Wanda Mary Jablonski was born in 1920, in Trnava, Slovakia. As a child she followed her father, a petroleum geologist for Mobil, to West Texas, New Zealand, and the Middle East. She learned the language of the oil business from him.

"She could talk derricks and drill bits because that's what she learned as a child," Rubino says. "And that's what helped open doors for her."

But many of those doors remained closed. After being refused entry to Yale, Princeton and Harvard (which didn't accept women), Wanda received a bachelor's degree from Cornell. She completed Columbia's graduate program in public law and government, with a specialization in international affairs, but left without turning in her thesis. When she sought work at the Council on Foreign Relations she was turned down because she couldn't type.

In late 1943, she got a job as a copy boy at $16 a week at the N.Y. Journal of Commerce, the main rival to the Wall Street Journal.

"I was hired because I could be underpaid," Wanda said. "The most important thing is opportunity, not equal pay."

Her byline for the next 13 years read "W. M. Jablonski." She didn't question the Journal's unwritten rule that women kept their sex hidden by using initials in their bylines. According to The Washington Post, "an economic story under a woman's byline just wouldn't have any credibility."

When she wanted to move from the Journal to The New York Times, she was told they weren't hiring women, and certainly not female business reporters.

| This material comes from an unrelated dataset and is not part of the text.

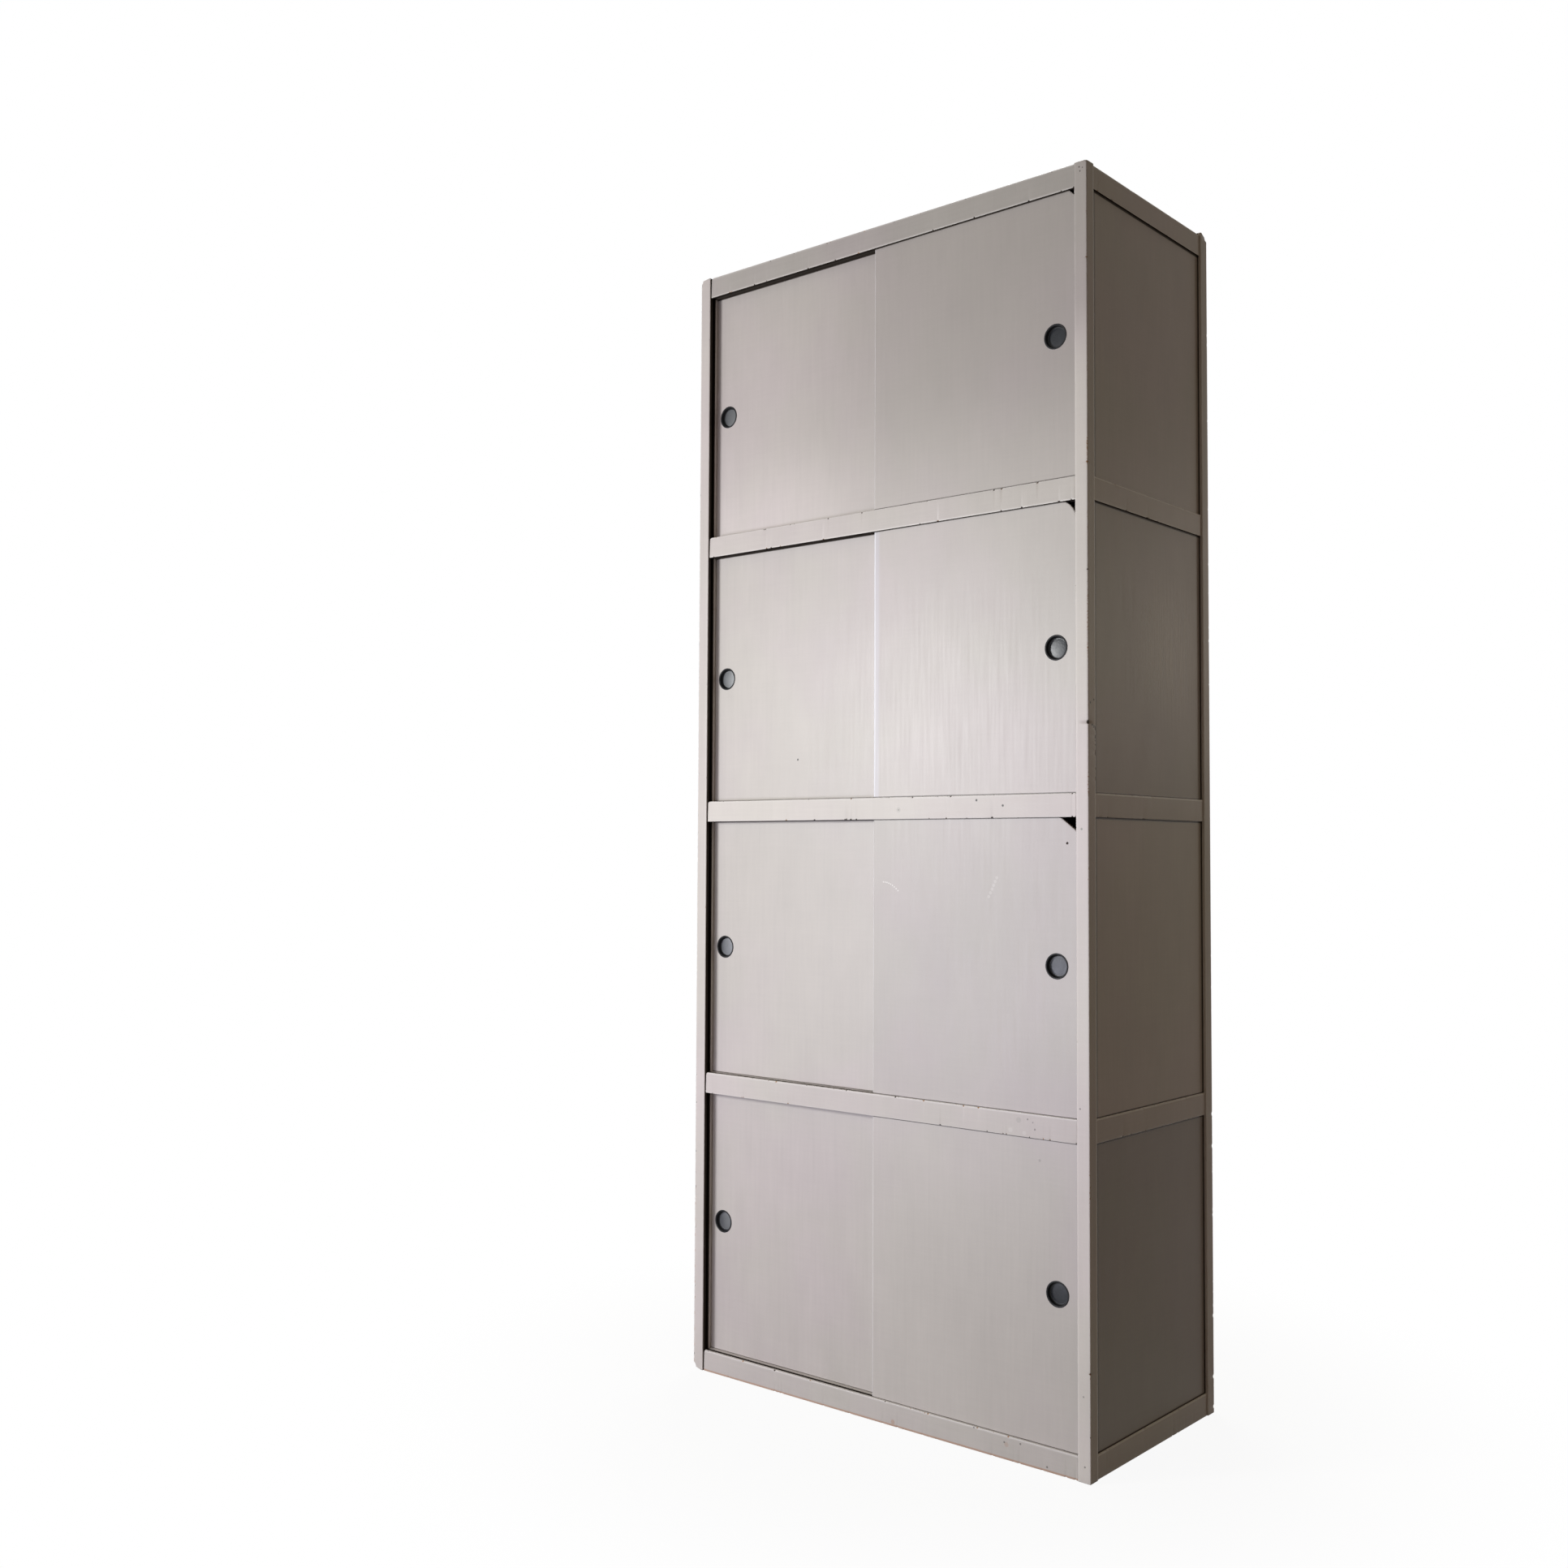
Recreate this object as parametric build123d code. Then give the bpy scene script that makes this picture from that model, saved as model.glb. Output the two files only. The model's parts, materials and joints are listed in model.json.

Jablonski was repeatedly shut out of industry gatherings held at men-only clubs, and even denied a visa for the Persian Gulf states because there were no "facilities for lady visitors." In 1955, when her influence in the oil industry was unquestioned as international editor of the new oil magazine, Petroleum Week, she and other women were banned from Washington's National Press Club, not just as members, but also from actually setting foot inside the club.

Secrecy among the "Seven Sisters," the major oil companies that handled nearly half of the world's total petroleum production and trade, was legendary, making it a difficult industry to cover. In the tradition of J.D. Rockefeller, any effort to expose or explain the inner working of the business, particularly to reporters, constituted a threat, a violation of proprietary information; but protecting sources was a key component of Jablonski's modus operandi.

As a result, she gained the trust of both the oil executives and the oil ministers in the Middle East and Venezuela. The Economist's senior editor conceded that he never got the access Jablonski had. "She alone won the confidence of the most difficult, most egotistical, most prickly people in the world."

The chairman of Royal Dutch/Shell said, "Wanda was the only journalist I talked with and met regularly -- the only reporter who really knew the business. Information is power, and Wanda had it in spades."

During the next four decades Jablonski allowed herself to be a conduit, exchanging information on an international level with both the majors and the oil-producing countries, and did it on a scale bigger than any other reporter on oil or OPEC before or since. She produced the most extensive coverage in the western press on the emergence of nationalism as a serious challenge to the seemingly unassailable oil club.

In the process, she educated all sides -- oil nationalists as well as Western executives and diplomats about the complexities of the issues at stake. While the press often demeaned the efforts of Venezuela's and Saudi Arabia's oil ministers, Perez Alfonso and Abdullah Tariki, Jablonski's coverage gave them credibility -- and the confidence -- to lead the other oil-producing nations -- Iraq, Iran and Kuwait, to form the Organization of Petroleum Exporting Countries (OPEC) in 1960.

In 1955, Jablonski warned that the U.S. was becoming too dependent on Arab oil. Less than 20 years later, in the middle of the 1973 Arab embargo that turned the oil world on its head overnight with prices skyrocketing to $10 a barrel, Wanda offered another warning:

"Given the decline in U.S. reserves, Americans need to cut consumption through strong conservation measures, stimulate output by decontrolling oil prices, and develop alternate sources of energy so we won't be dependent on foreign oil 20 years from now. The U.S. must cut its oil consumption because if it sends in troops to secure Arab oil, we'll have a showdown and no oil."

Anna Rubino, a journalist and historian, attended the University of Paris (Sorbonne), earned a bachelor's degree at Vassar, and two master's degrees and a doctorate from Yale. She has covered oil and business news from New York and Brussels, and worked as a reporter for Jablonski at Petroleum Intelligence Weekly for four years.

She is now working for OTR Global, a San Francisco-based investment news service, as a reporter specializing in the natural-food business. Rubino lives in Winston-Salem with her husband, Richard Schneider, a professor at the Wake Forest University School of Law.